** begin SOURCE DATA **

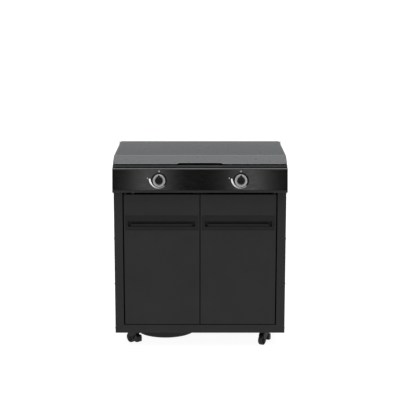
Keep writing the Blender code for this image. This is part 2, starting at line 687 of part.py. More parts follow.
# ---- Gas train ----
def make_gas_manifold():
    """The gas pipe under both valves, bent down through the cabinet's top to a hexagon inlet."""
    inlet_x, inlet_y = -0.318, FRONT_Y + 0.0375
    bend_start = Vector((-0.292, MANIFOLD_Y, MANIFOLD_Z))
    bend_end = Vector((inlet_x, inlet_y, 0.768))
    bend = interpolate_bezier(
        bend_start, bend_start - Vector((0.018, 0, 0)), bend_end + Vector((0, 0, 0.022)), bend_end, 9
    )
    bm = bmesh.new()
    add_pipe(bm, [(0.235, MANIFOLD_Y, MANIFOLD_Z), *bend, (inlet_x, inlet_y, 0.750)], MANIFOLD_RADIUS, 16)
    pipe = make_part("gas_manifold", bm, "zinc_steel")
    inlet_place = Matrix.Translation((inlet_x, inlet_y, 0))
    inlet = make_rods("manifold_inlet", 0.009, [inlet_place], (0.738, 0.752), 6)
    bore = make_rods("inlet_bore_cutter", 0.005, [inlet_place], (0.73, 0.746), 12)
    combine(pipe, inlet, "UNION")
    combine(pipe, bore, "DIFFERENCE")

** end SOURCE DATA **

• **REQUIREMENT**
Repeat the material above in full, keeping every word.

• **FULL RESPONSE**
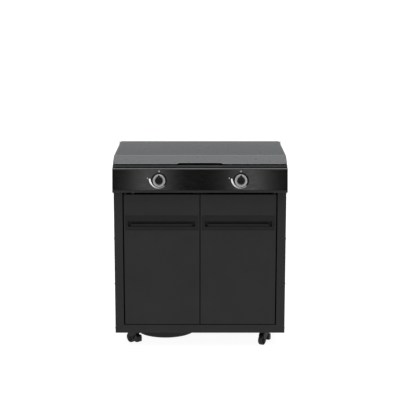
Keep writing the Blender code for this image. This is part 2, starting at line 687 of part.py. More parts follow.
# ---- Gas train ----
def make_gas_manifold():
    """The gas pipe under both valves, bent down through the cabinet's top to a hexagon inlet."""
    inlet_x, inlet_y = -0.318, FRONT_Y + 0.0375
    bend_start = Vector((-0.292, MANIFOLD_Y, MANIFOLD_Z))
    bend_end = Vector((inlet_x, inlet_y, 0.768))
    bend = interpolate_bezier(
        bend_start, bend_start - Vector((0.018, 0, 0)), bend_end + Vector((0, 0, 0.022)), bend_end, 9
    )
    bm = bmesh.new()
    add_pipe(bm, [(0.235, MANIFOLD_Y, MANIFOLD_Z), *bend, (inlet_x, inlet_y, 0.750)], MANIFOLD_RADIUS, 16)
    pipe = make_part("gas_manifold", bm, "zinc_steel")
    inlet_place = Matrix.Translation((inlet_x, inlet_y, 0))
    inlet = make_rods("manifold_inlet", 0.009, [inlet_place], (0.738, 0.752), 6)
    bore = make_rods("inlet_bore_cutter", 0.005, [inlet_place], (0.73, 0.746), 12)
    combine(pipe, inlet, "UNION")
    combine(pipe, bore, "DIFFERENCE")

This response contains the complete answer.